* _Written exercise_
Among the entries below, find the line with "Recreate this object", then quote it and each following line up to and including the line with "bow_nut_height = 8", and nothing else.

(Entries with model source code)

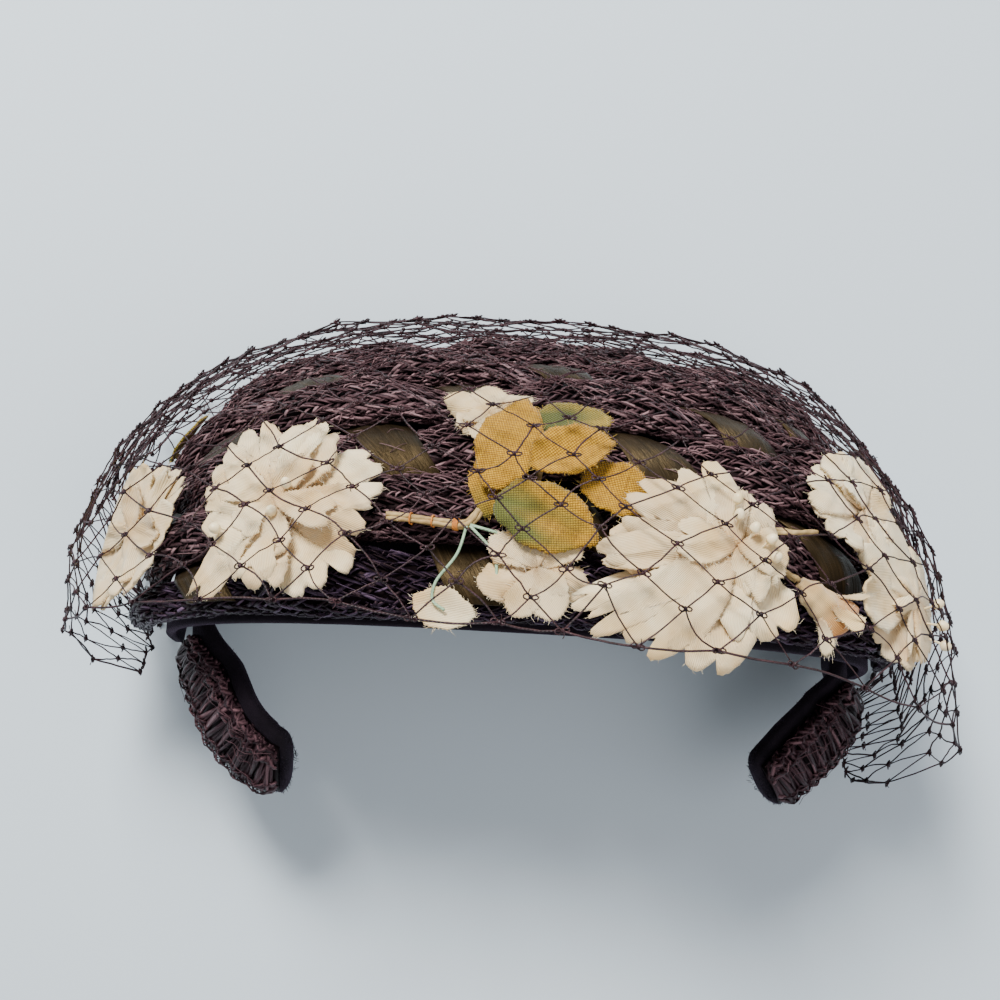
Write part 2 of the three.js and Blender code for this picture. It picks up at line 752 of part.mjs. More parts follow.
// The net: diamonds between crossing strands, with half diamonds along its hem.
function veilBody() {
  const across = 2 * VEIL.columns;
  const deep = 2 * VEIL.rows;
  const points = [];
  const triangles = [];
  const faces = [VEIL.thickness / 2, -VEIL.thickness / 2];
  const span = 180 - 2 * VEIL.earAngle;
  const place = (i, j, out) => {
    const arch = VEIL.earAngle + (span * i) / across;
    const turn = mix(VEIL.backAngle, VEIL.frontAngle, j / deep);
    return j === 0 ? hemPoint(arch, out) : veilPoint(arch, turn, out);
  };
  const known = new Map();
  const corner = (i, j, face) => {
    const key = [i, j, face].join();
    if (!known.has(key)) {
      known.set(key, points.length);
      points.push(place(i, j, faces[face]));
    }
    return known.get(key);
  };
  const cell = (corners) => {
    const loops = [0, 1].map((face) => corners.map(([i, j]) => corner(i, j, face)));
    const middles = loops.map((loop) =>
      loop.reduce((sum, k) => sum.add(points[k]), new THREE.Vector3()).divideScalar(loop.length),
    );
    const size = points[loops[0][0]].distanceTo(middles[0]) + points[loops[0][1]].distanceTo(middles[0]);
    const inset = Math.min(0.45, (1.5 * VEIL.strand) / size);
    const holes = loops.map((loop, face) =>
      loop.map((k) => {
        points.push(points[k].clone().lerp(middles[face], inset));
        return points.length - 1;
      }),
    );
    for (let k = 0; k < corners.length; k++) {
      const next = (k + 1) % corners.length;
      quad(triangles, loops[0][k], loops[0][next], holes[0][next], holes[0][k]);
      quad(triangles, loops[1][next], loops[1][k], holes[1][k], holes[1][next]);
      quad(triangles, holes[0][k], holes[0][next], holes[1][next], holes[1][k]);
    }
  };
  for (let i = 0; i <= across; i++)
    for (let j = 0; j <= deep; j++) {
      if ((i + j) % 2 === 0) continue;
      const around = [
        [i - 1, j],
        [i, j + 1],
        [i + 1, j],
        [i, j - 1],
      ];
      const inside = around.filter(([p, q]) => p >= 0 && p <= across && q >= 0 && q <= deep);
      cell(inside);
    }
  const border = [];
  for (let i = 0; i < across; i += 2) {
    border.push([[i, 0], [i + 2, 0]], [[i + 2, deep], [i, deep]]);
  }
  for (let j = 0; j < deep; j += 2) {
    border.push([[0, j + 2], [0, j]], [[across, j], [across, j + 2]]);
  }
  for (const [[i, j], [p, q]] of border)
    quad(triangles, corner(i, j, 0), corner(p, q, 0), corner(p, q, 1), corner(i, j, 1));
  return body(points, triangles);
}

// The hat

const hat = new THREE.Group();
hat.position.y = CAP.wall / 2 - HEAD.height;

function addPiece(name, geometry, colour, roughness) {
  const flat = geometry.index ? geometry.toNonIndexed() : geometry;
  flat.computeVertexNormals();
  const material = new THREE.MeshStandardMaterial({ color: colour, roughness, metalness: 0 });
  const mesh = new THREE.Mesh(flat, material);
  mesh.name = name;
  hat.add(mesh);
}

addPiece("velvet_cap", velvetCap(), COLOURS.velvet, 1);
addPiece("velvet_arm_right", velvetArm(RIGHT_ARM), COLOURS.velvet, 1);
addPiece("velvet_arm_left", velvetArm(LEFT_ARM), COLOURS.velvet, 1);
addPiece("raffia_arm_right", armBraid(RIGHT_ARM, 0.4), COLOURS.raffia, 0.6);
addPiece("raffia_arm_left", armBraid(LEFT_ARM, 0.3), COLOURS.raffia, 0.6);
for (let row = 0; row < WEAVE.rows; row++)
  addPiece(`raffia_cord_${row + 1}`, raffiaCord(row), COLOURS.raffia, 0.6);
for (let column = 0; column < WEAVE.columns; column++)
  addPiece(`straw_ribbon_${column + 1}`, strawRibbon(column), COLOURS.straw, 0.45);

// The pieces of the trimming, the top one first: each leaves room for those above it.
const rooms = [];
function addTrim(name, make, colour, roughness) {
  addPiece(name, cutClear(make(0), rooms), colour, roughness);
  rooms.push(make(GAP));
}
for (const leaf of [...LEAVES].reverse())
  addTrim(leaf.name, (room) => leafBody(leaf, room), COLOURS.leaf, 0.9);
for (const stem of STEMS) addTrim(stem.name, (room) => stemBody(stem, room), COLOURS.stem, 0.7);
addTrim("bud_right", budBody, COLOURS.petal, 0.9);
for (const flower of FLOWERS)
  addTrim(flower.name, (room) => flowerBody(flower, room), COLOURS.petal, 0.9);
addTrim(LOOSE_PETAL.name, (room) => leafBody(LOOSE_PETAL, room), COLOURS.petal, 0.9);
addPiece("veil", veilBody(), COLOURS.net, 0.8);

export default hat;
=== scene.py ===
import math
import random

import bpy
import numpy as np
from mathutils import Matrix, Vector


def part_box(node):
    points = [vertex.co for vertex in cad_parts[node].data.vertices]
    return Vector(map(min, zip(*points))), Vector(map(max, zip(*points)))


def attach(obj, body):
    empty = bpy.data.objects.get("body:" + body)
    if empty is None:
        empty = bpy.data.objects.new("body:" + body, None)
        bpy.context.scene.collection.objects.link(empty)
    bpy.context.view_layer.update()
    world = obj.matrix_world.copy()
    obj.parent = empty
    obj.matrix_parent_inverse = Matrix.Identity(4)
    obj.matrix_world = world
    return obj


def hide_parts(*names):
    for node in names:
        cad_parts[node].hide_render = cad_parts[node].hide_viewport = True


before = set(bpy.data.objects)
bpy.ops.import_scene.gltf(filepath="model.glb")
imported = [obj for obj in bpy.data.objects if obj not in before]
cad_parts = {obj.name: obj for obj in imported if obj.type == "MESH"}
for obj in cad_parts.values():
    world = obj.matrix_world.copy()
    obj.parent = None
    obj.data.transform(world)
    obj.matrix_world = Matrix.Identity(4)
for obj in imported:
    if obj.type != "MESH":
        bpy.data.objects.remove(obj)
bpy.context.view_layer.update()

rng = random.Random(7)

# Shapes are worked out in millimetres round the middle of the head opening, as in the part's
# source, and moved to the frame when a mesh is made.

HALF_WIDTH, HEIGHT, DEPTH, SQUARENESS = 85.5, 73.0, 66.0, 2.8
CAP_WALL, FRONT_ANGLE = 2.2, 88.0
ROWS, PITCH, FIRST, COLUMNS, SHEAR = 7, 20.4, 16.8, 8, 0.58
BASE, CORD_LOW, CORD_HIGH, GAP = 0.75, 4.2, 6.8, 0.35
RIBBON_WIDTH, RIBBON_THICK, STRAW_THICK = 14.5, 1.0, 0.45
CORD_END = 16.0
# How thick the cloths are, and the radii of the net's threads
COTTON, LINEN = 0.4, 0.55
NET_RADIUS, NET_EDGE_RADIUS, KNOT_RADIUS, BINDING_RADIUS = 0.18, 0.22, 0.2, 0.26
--
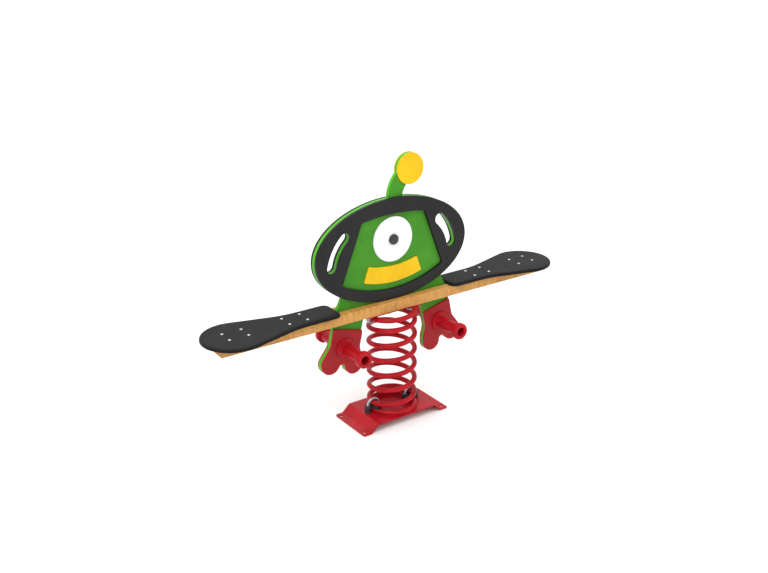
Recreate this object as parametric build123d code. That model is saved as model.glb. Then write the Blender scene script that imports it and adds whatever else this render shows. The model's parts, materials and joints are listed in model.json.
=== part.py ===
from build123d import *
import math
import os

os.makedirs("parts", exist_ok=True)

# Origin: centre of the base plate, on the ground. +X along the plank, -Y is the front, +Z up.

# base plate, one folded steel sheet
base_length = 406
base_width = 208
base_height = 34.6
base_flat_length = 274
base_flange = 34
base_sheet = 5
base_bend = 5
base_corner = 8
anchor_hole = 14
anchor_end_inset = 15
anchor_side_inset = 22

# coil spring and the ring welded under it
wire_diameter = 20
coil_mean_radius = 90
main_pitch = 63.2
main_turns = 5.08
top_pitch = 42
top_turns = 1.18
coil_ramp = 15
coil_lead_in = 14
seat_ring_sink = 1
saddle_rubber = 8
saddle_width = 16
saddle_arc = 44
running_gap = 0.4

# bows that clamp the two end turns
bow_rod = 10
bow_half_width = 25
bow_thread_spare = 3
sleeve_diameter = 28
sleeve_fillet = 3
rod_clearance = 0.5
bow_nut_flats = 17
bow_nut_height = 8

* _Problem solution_
Recreate this object as parametric build123d code. That model is saved as model.glb. Then write the Blender scene script that imports it and adds whatever else this render shows. The model's parts, materials and joints are listed in model.json.
=== part.py ===
from build123d import *
import math
import os

os.makedirs("parts", exist_ok=True)

# Origin: centre of the base plate, on the ground. +X along the plank, -Y is the front, +Z up.

# base plate, one folded steel sheet
base_length = 406
base_width = 208
base_height = 34.6
base_flat_length = 274
base_flange = 34
base_sheet = 5
base_bend = 5
base_corner = 8
anchor_hole = 14
anchor_end_inset = 15
anchor_side_inset = 22

# coil spring and the ring welded under it
wire_diameter = 20
coil_mean_radius = 90
main_pitch = 63.2
main_turns = 5.08
top_pitch = 42
top_turns = 1.18
coil_ramp = 15
coil_lead_in = 14
seat_ring_sink = 1
saddle_rubber = 8
saddle_width = 16
saddle_arc = 44
running_gap = 0.4

# bows that clamp the two end turns
bow_rod = 10
bow_half_width = 25
bow_thread_spare = 3
sleeve_diameter = 28
sleeve_fillet = 3
rod_clearance = 0.5
bow_nut_flats = 17
bow_nut_height = 8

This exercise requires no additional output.